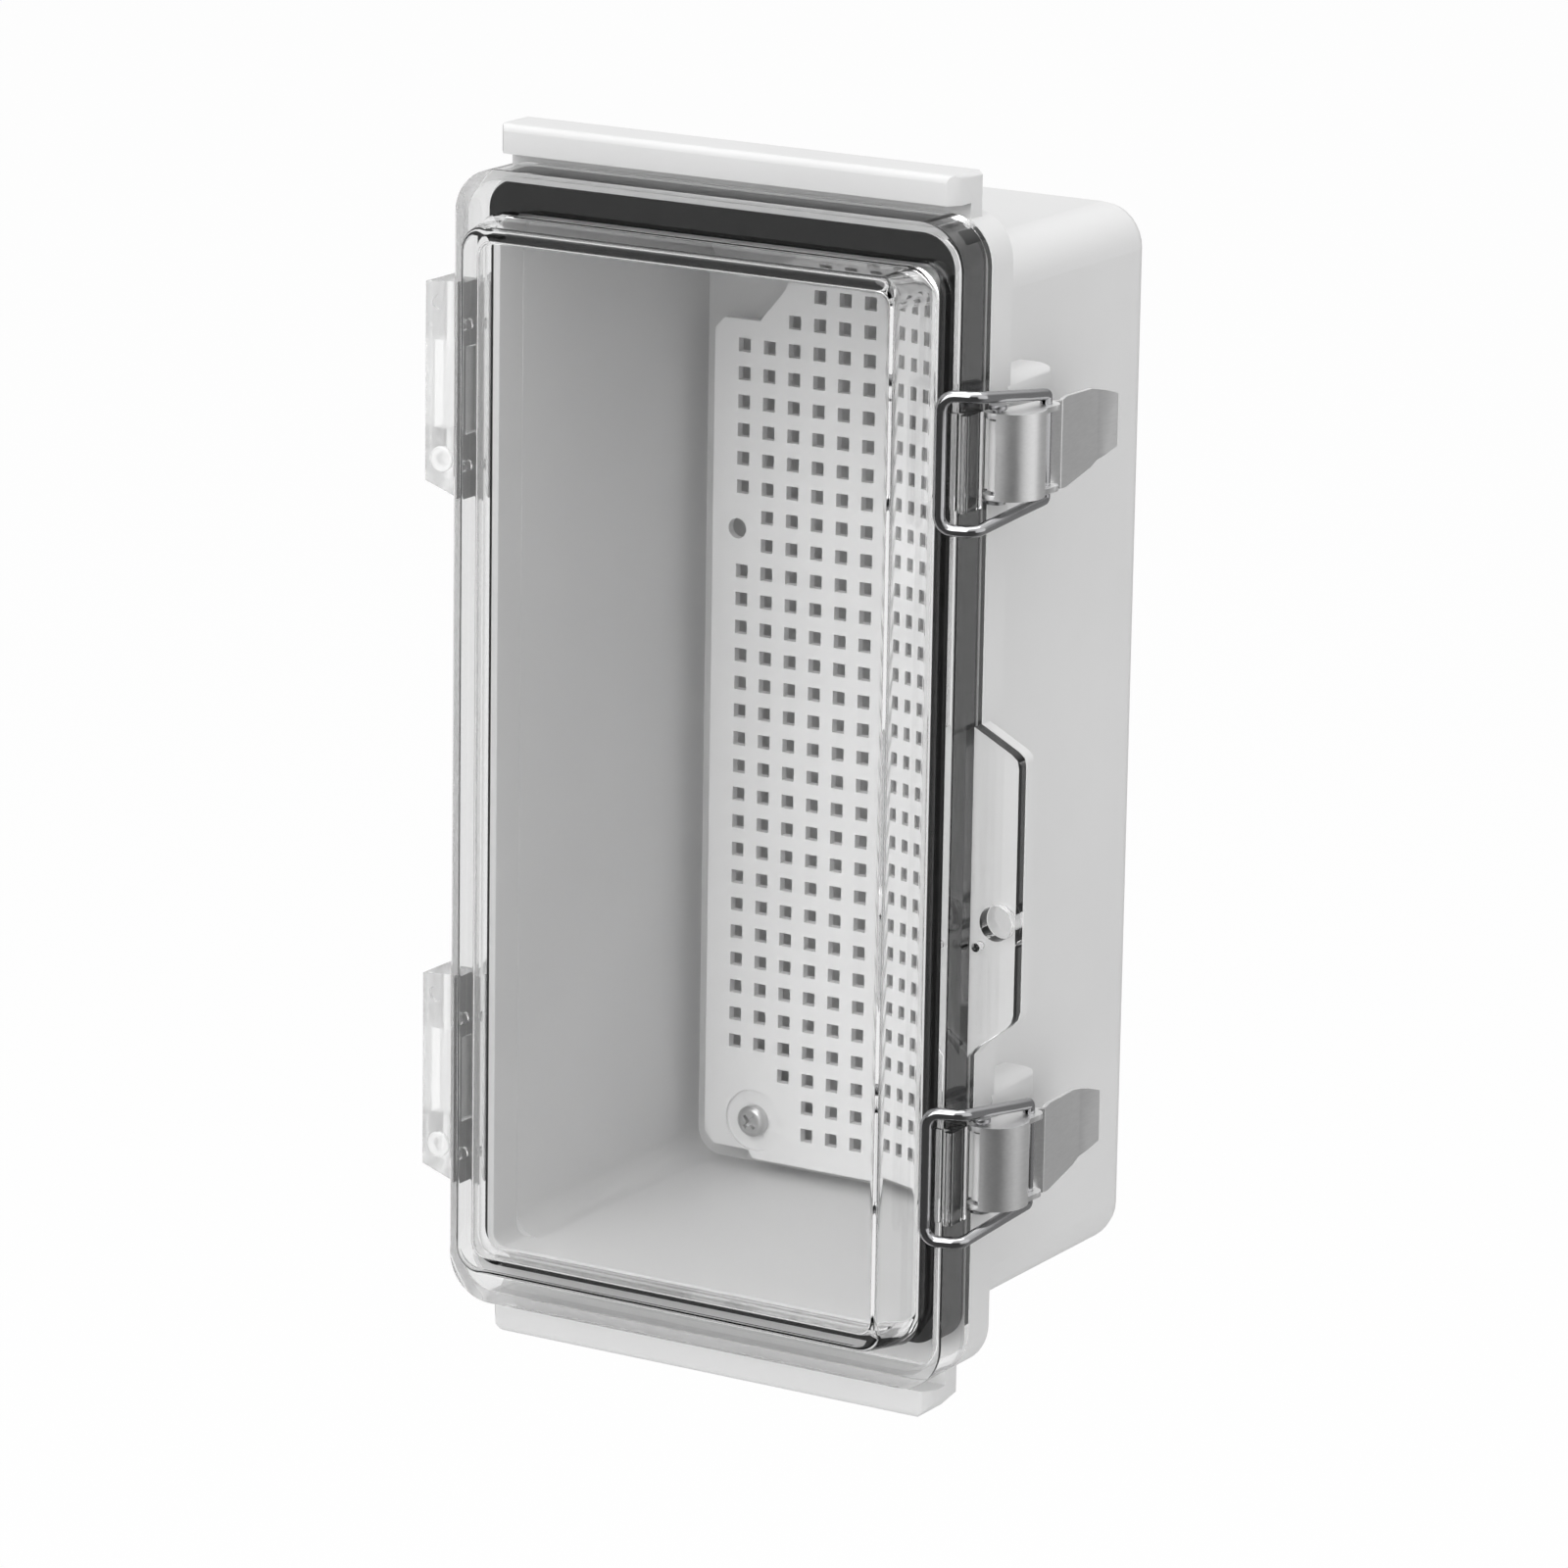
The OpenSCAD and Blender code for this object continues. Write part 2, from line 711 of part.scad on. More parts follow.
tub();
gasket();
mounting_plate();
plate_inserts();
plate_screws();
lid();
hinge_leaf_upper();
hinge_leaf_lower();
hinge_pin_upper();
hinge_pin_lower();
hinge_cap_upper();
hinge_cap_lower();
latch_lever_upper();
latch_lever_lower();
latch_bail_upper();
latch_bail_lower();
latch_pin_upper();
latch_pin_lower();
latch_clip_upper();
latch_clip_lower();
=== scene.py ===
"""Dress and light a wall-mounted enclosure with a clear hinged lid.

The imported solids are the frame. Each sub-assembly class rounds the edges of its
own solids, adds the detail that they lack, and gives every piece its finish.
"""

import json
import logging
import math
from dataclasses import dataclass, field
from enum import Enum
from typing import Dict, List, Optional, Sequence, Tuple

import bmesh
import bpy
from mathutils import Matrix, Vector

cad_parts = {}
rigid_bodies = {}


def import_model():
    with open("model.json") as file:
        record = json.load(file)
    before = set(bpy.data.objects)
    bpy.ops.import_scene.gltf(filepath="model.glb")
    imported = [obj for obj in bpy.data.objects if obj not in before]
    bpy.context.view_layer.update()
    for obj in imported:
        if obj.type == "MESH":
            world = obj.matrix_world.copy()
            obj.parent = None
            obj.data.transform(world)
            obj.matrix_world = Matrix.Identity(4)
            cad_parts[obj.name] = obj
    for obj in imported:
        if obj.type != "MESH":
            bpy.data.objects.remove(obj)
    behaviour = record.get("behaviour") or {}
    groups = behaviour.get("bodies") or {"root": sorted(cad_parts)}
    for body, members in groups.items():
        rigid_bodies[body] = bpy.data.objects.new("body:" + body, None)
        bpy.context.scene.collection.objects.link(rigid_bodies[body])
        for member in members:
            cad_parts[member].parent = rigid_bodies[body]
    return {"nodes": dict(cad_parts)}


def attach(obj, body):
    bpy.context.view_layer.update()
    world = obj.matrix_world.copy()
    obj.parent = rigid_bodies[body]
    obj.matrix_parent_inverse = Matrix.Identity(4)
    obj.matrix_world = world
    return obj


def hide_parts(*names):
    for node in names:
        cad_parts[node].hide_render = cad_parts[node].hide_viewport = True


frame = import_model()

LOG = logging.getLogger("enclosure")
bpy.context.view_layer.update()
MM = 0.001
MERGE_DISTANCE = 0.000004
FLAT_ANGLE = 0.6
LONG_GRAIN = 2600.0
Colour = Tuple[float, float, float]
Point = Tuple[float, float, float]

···

* **Short exercise**:
Produce an exact copy of the whole listing.

* **Task result**:
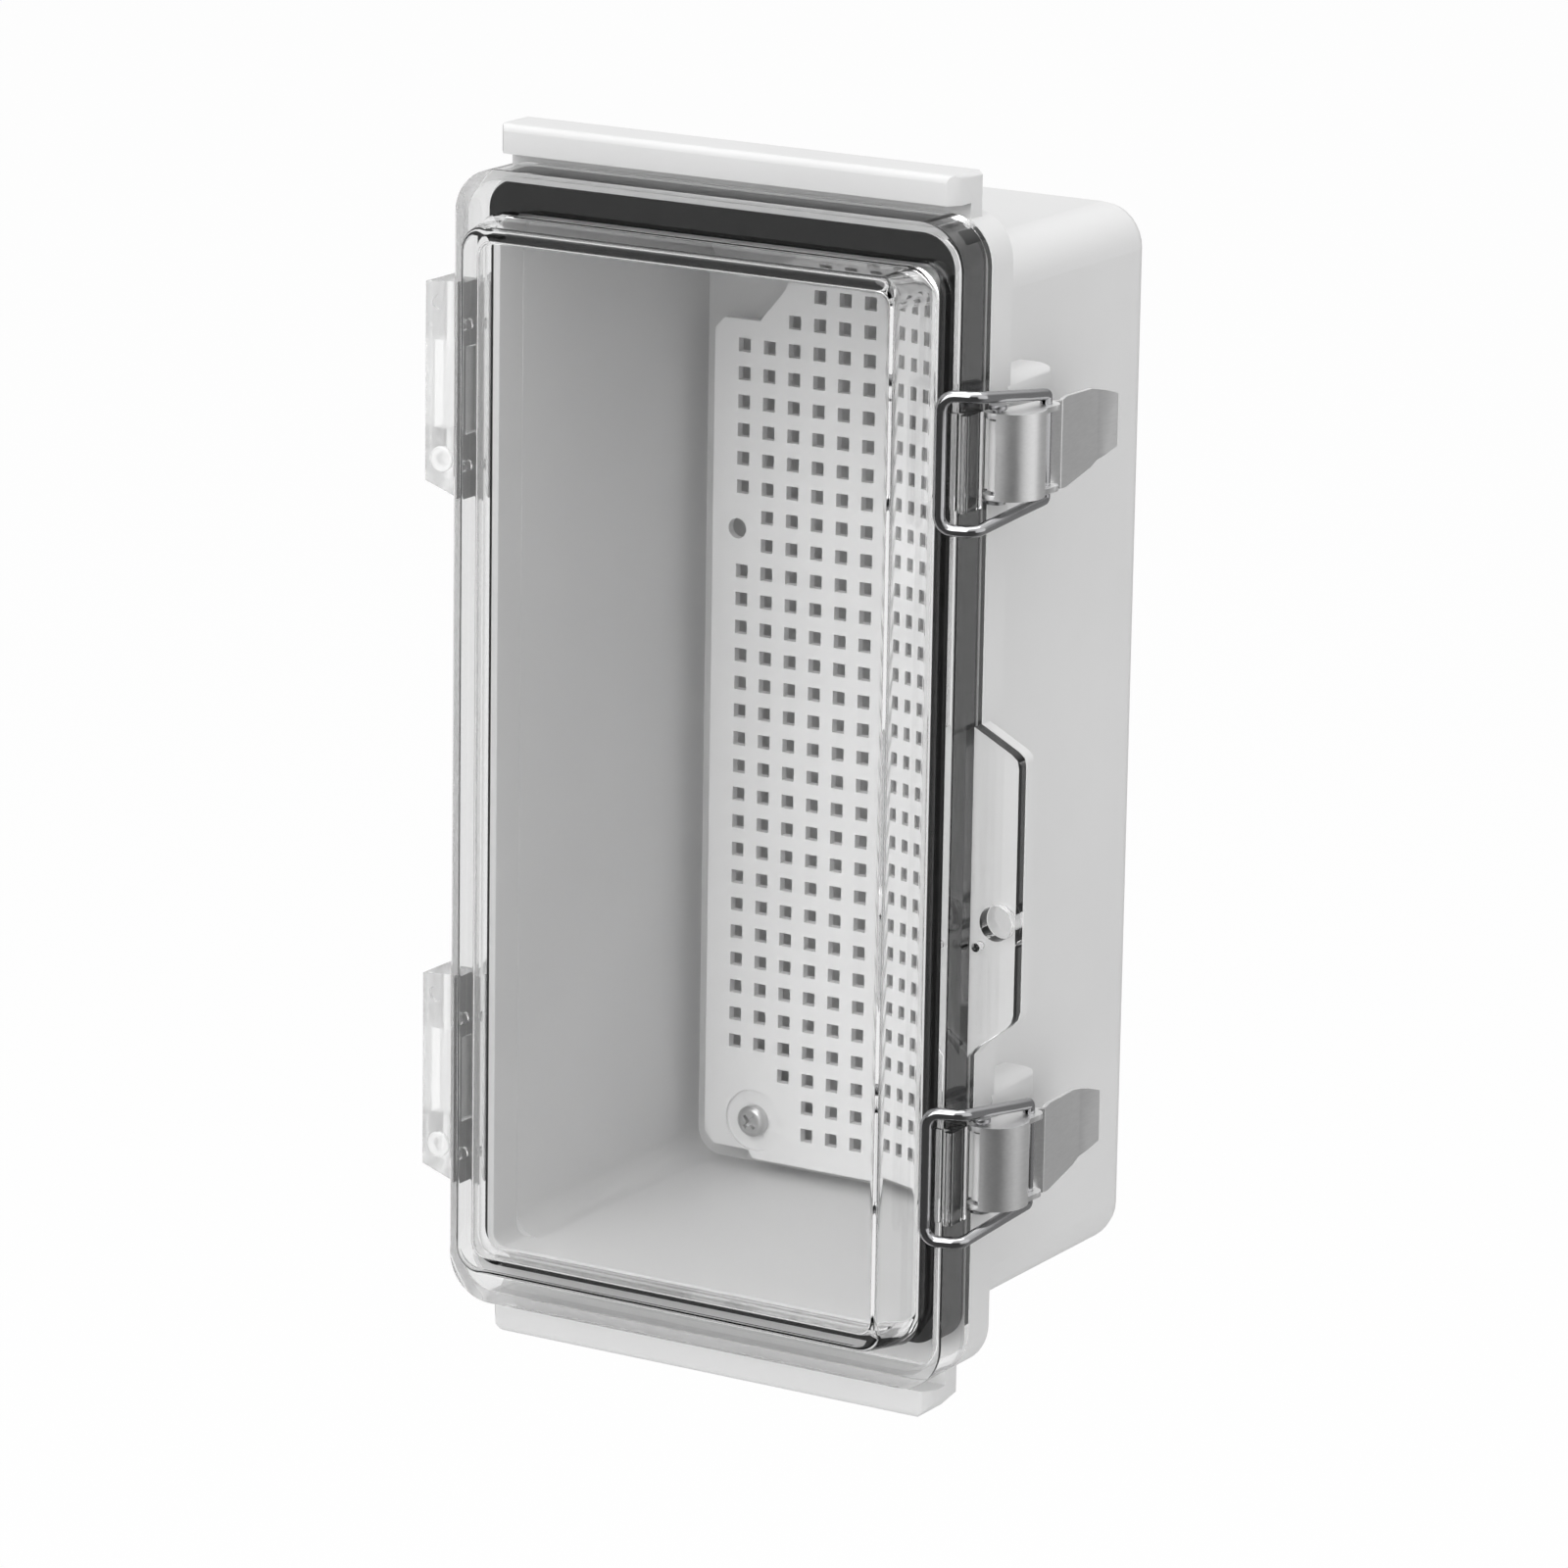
The OpenSCAD and Blender code for this object continues. Write part 2, from line 711 of part.scad on. More parts follow.
tub();
gasket();
mounting_plate();
plate_inserts();
plate_screws();
lid();
hinge_leaf_upper();
hinge_leaf_lower();
hinge_pin_upper();
hinge_pin_lower();
hinge_cap_upper();
hinge_cap_lower();
latch_lever_upper();
latch_lever_lower();
latch_bail_upper();
latch_bail_lower();
latch_pin_upper();
latch_pin_lower();
latch_clip_upper();
latch_clip_lower();
=== scene.py ===
"""Dress and light a wall-mounted enclosure with a clear hinged lid.

The imported solids are the frame. Each sub-assembly class rounds the edges of its
own solids, adds the detail that they lack, and gives every piece its finish.
"""

import json
import logging
import math
from dataclasses import dataclass, field
from enum import Enum
from typing import Dict, List, Optional, Sequence, Tuple

import bmesh
import bpy
from mathutils import Matrix, Vector

cad_parts = {}
rigid_bodies = {}


def import_model():
    with open("model.json") as file:
        record = json.load(file)
    before = set(bpy.data.objects)
    bpy.ops.import_scene.gltf(filepath="model.glb")
    imported = [obj for obj in bpy.data.objects if obj not in before]
    bpy.context.view_layer.update()
    for obj in imported:
        if obj.type == "MESH":
            world = obj.matrix_world.copy()
            obj.parent = None
            obj.data.transform(world)
            obj.matrix_world = Matrix.Identity(4)
            cad_parts[obj.name] = obj
    for obj in imported:
        if obj.type != "MESH":
            bpy.data.objects.remove(obj)
    behaviour = record.get("behaviour") or {}
    groups = behaviour.get("bodies") or {"root": sorted(cad_parts)}
    for body, members in groups.items():
        rigid_bodies[body] = bpy.data.objects.new("body:" + body, None)
        bpy.context.scene.collection.objects.link(rigid_bodies[body])
        for member in members:
            cad_parts[member].parent = rigid_bodies[body]
    return {"nodes": dict(cad_parts)}


def attach(obj, body):
    bpy.context.view_layer.update()
    world = obj.matrix_world.copy()
    obj.parent = rigid_bodies[body]
    obj.matrix_parent_inverse = Matrix.Identity(4)
    obj.matrix_world = world
    return obj


def hide_parts(*names):
    for node in names:
        cad_parts[node].hide_render = cad_parts[node].hide_viewport = True


frame = import_model()

LOG = logging.getLogger("enclosure")
bpy.context.view_layer.update()
MM = 0.001
MERGE_DISTANCE = 0.000004
FLAT_ANGLE = 0.6
LONG_GRAIN = 2600.0
Colour = Tuple[float, float, float]
Point = Tuple[float, float, float]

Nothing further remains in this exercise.